# swimbladder - remedies?



## Tillycat (Feb 28, 2006)

guys please help. my goldfish has had severe swim bladder for the last week, and its gotten to the point where he cant even get a way from the surface of the water. ive tried changing from dried foods to live frozen food, and a lot of people mentioned abotu finely chopped peas , apparentely it purges thier system. ive moved him to a smaller shallow bowl, so he can at least try n bob down a bit to get the food. but i looked this morning, and the part of hid body that is bloated, and more boyant , is looking 'grazed' almost. i dont know wether this is because of his scales going dry from that part of his body being out of the water.. but im so scared ill lose him.

i did post about this before, but no-one replied. i went to the local aquarium, and ive done the whole feeding process that they suggested, bu what else can i do.......

he's eating ok. but he looks like he's dead half the time, [art from the odd bobbing down to eat.

what can i do!!!!!


----------



## Damon (Jan 18, 2005)

Depending on how severe and how long your fish has had it there are a couple of options...........

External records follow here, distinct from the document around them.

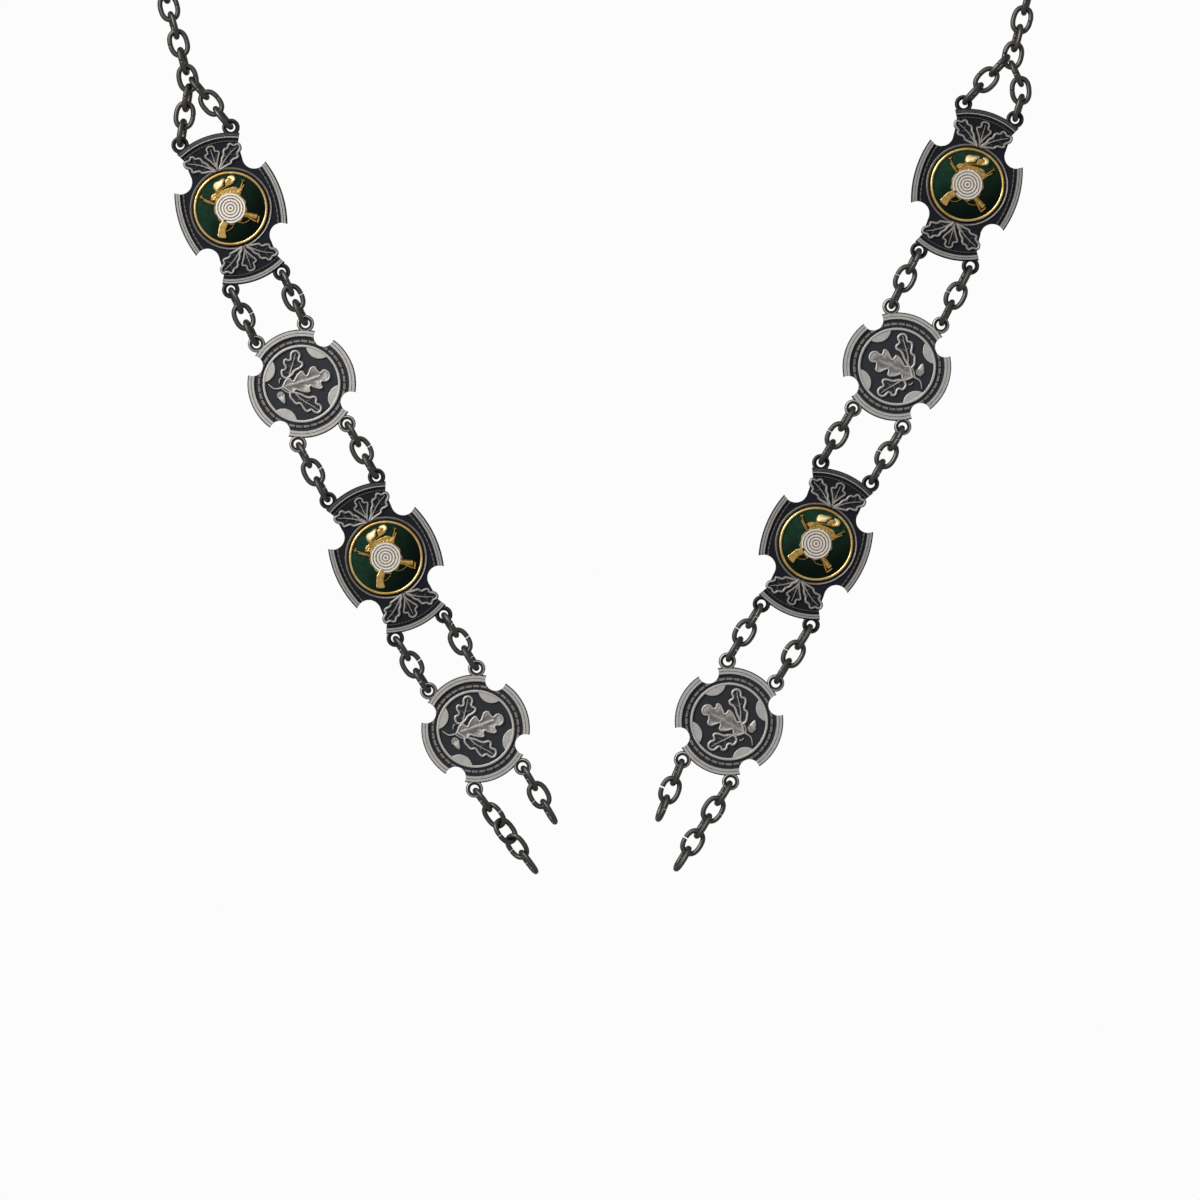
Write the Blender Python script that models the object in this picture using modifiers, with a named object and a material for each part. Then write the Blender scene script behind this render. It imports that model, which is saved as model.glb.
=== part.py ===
"""Shooting guild chain: cast plates on paired link chains, held up at its neck ring.

Metres, +Z up. The chain hangs in the XZ plane with its plates facing -Y, and the origin
is the middle of the neck ring. In a casting's own frame X runs across it, Y up it and Z
out of its face, and Z = 0 is the middle of its lugs. Run it with
blender --background --python part.py, or from the Text Editor.
"""

import math
from collections import namedtuple

import bmesh
import bpy
from mathutils import Matrix, Vector

NAME = "shooting_guild_chain"

# Clearance between pieces, how deep raised work is sunk, and what counts as touching,
# flat or sharp
GAP = 0.0003
EMBED = 0.0004
WELD_DISTANCE = 0.00001
FLAT_ANGLE = math.radians(0.05)
SHARP_ANGLE = math.radians(35)

# Chain links
LINK_LENGTH = 0.0109
LINK_WIDTH = 0.0081
WIRE = 0.0019
WELD = 0.00025
LINK_FULLNESS = 0.85
LINK_SIDES = 10
WIRE_SIDES = 5
GAP_LINKS = 3
FACE_ON = 0
EDGE_ON = 90

# Neck ring and neck chain
RING_DIAMETER = 0.026
RING_WIRE = 0.0024
RING_SIDES = 16
RING_PLAY = 0.0006
RING_EXIT_DEG = 13
NECK_TUBE_DIAMETER = 0.0066
NECK_POINT_SPACING = 0.0205

# Castings
BASE_THICKNESS = 0.0013
RIM_RISE = 0.0013
RIDGE_RISE = 0.0009
LEAF_RISE = 0.0007
MOON_RISE = 0.0005
LUG_RADIUS = 0.00325
LUG_HOLE_RADIUS = 0.0016
LUG_THICKNESS = 0.0013
LUG_SIDES = 8
HOLE_SIDES = 6

# Round plate
ROUND_RADIUS = 0.020
ROUND_RIM_WIDTH = 0.0026
ROUND_GROOVE_WIDTH = 0.0011
ROUND_RIDGE_WIDTH = 0.0029
ROUND_SIDES = 16
ROUND_NOTCH_RADIUS = 0.0038
NOTCH_SIDES = 7
ROUND_LUG_ACROSS = 0.00975
ROUND_LUG_REACH = 0.0022
MOON_RADIUS = 0.00495
MOON_SIDES = 6

# Cross plate
CROSS_REACH = 0.0281
CROSS_ARM_HALF = 0.0122
CROSS_RIM_WIDTH = 0.0025
CROSS_SIDE_REACH = 0.0198
CROSS_SIDE_RADIUS = 0.038
CROSS_SIDE_RIM_WIDTH = 0.0023
CROSS_NOTCH_RADIUS = 0.0045
CROSS_NOTCH_ARC_DEG = (162, 315)
CROSS_LUG_ACROSS = 0.0099
CROSS_LUG_REACH = 0.0018
CUTTER_MARGIN = 0.0018

# Emblem
EMBLEM_DIAMETER = 0.0253
BEZEL_WIDTH = 0.0012
BEZEL_HEIGHT = 0.0016
BEZEL_SLOPE = 0.7
ENAMEL_THICKNESS = 0.0009
COLLAR_WIDTH = 0.0010
EMBLEM_SIDES = 16
TARGET_RADIUS = 0.00555
TARGET_RISE = 0.0007
TARGET_SIDES = 10
RIFLE_LENGTH = 0.0222
RIFLE_ANGLE_DEG = 49
RIFLE_RISE = 0.00045
UNDER_RIFLE = 0.85
STOCK_WIDTH = 0.0022
HAT_WIDTH = 0.0098
HAT_HEIGHT = 0.0048
HAT_BASE = 0.0057
HAT_RISE = 0.00058

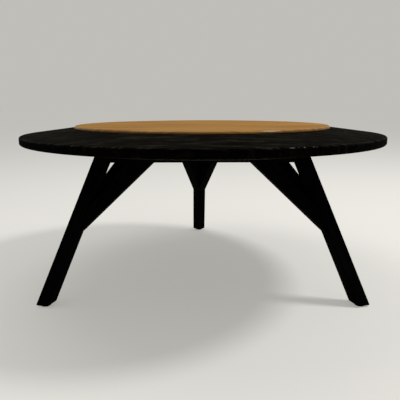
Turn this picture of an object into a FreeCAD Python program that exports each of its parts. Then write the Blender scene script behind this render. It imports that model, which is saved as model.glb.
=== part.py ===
import FreeCAD, Part
import math
import os
import Sketcher

# Round coffee table: a dished dark top with a light disc let in, on a three-legged braced frame.
# Millimetres, +Z up, origin on the floor under the middle of the top. One leg stands at the back
# (+Y) and two at the front, and the boards of the top run along X.

doc = FreeCAD.newDocument("round_coffee_table")
X = FreeCAD.Vector(1, 0, 0)
Y = FreeCAD.Vector(0, 1, 0)
Z = FreeCAD.Vector(0, 0, 1)

# Driving dimensions, in the order of the pieces that they belong to
driving_sizes = [
    ("table_height", 455, "floor to the face of the disc"),
    ("top_diameter", 1000, "over the rim of the dark top"),
    ("rim_thickness", 19, "height of the rim's upright band, with its two roundings"),
    ("rim_round", 5, "rounding of the rim's two arrises"),
    ("ring_drop", 18, "how far the dark ring falls from the disc to the rim"),
    ("under_bevel_drop", 13, "how far the underside's bevel falls from the rim"),
    ("under_bevel_width", 88, "rim to the flat underside, measured level"),
    ("top_stave_count", 8, "boards in the dark top"),
    ("ring_width", 140, "rim to the light disc, measured level"),
    ("disc_thickness", 22, "light disc"),
    ("disc_proud", 6, "how far the disc stands above the ring"),
    ("disc_gap", 0.8, "shadow gap all round the disc"),
    ("disc_round", 6, "rounding that the flats of the disc's upper arris follow"),
    ("disc_stave_count", 6, "boards in the disc"),
    ("foot_inset", 26, "rim to a leg's axis at the floor, measured level"),
    ("head_inset", 123, "edge of the flat underside to a leg's axis there"),
    ("leg_stock", 34, "side of a leg's square section"),
    ("foot_chamfer", 3, "chamfer round the sole of a leg"),
    ("rail_width", 35, "rail, across"),
    ("rail_height", 35, "rail, upright"),
    ("brace_stock", 34, "side of a brace's square section"),
    ("brace_foot_height", 192, "floor to where a brace's axis meets its leg's axis"),
    ("brace_reach", 113, "leg to brace, measured along the underside of the rail"),
    ("arris_round", 2, "rounding of the long arrises of legs, rails and braces"),
    ("glide_diameter", 26, "pad under a foot"),
    ("glide_thickness", 3, "pad under a foot"),
    ("glide_round", 1, "rounding of the pad's lower edge"),
    ("glide_pin_diameter", 5, "pin of the glide in the leg"),
    ("glide_pin_length", 12, "pin of the glide in the leg"),
    ("tenon_length", 40, "loose tenon in the top, along the boards"),
    ("tenon_width", 30, "loose tenon in the top, half in each board"),
    ("tenon_thickness", 8, "loose tenon in the top"),
    ("tenon_gap", 0.2, "glue room round a loose tenon"),
    ("tenon_clearance", 15, "a tenon's end to the counterbore of the disc screw that it passes"),
    ("dowel_diameter", 8, "dowels at rail ends and brace feet"),
    ("dowel_wall", 1, "wood left on each side of a leg's middle by the dowels of its two faces"),
    ("rail_dowel_spacing", 15, "two dowels at a rail's end, apart up the leg"),
    ("brace_dowel_spacing", 22, "two dowels at a brace's foot, apart up the leg"),
    ("head_dowel_diameter", 10, "dowel from a brace's head into the rail"),
    ("head_dowel_length", 28, "dowel from a brace's head into the rail"),
    ("bore_gap", 0.2, "glue room round a dowel, and room round a screw in its pilot hole"),
    ("screw_diameter", 5, "shank of every screw"),
    ("screw_head_diameter", 9.6, "pan head"),
    ("screw_head_height", 3.6, "pan head"),
    ("screw_head_round", 1.4, "rounding of the pan head"),
    ("screw_socket_size", 4, "across the corners of the hexagon socket"),
    ("screw_socket_depth", 2.2, "hexagon socket"),
    ("screw_point", 5, "length of the tapered point"),
    ("screw_clearance", 1, "room round a shank in the piece that it passes through"),
    ("rail_screw_length", 45, "under the head"),
    ("rail_screw_offset", 45, "middle of a rail to each of its two screws"),
    ("rail_counterbore_diameter", 13, "room for a screw's head in a rail"),
    ("rail_counterbore_depth", 10, "room for a screw's head in a rail"),
    ("disc_screw_length", 34, "under the head"),
    ("disc_screw_radius", 180, "middle of the table to the disc's screws"),
    ("disc_counterbore_diameter", 18, "room for a washer in the top's underside"),
    ("disc_counterbore_depth", 12, "room for a washer in the top's underside"),
    ("washer_diameter", 14, "washer under a disc screw's head"),
    ("washer_thickness", 1.2, "washer under a disc screw's head"),
    ("strip_overrun", 10, "how far the strips that part a board reach past its edge"),
]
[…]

1. Adding epsom salt : This is a good method
2. Quit feeding : If the fish's problem is caused by overfeeding


----------



## Tillycat (Feb 28, 2006)

he seems to have been bleeding over night, this isnt looking good. it looks like the scales that have been outside of the water have been bleeding underneath. i dont know wether he's had a rupture or something.... im guna call the aquarium... any advice please! is this more than swimbladder?????


----------



## Damon (Jan 18, 2005)

Could be many things, ulcers, bacterial infection, physical damage. We will need more info about the fish, setup , length of disease, tank parameters.


----------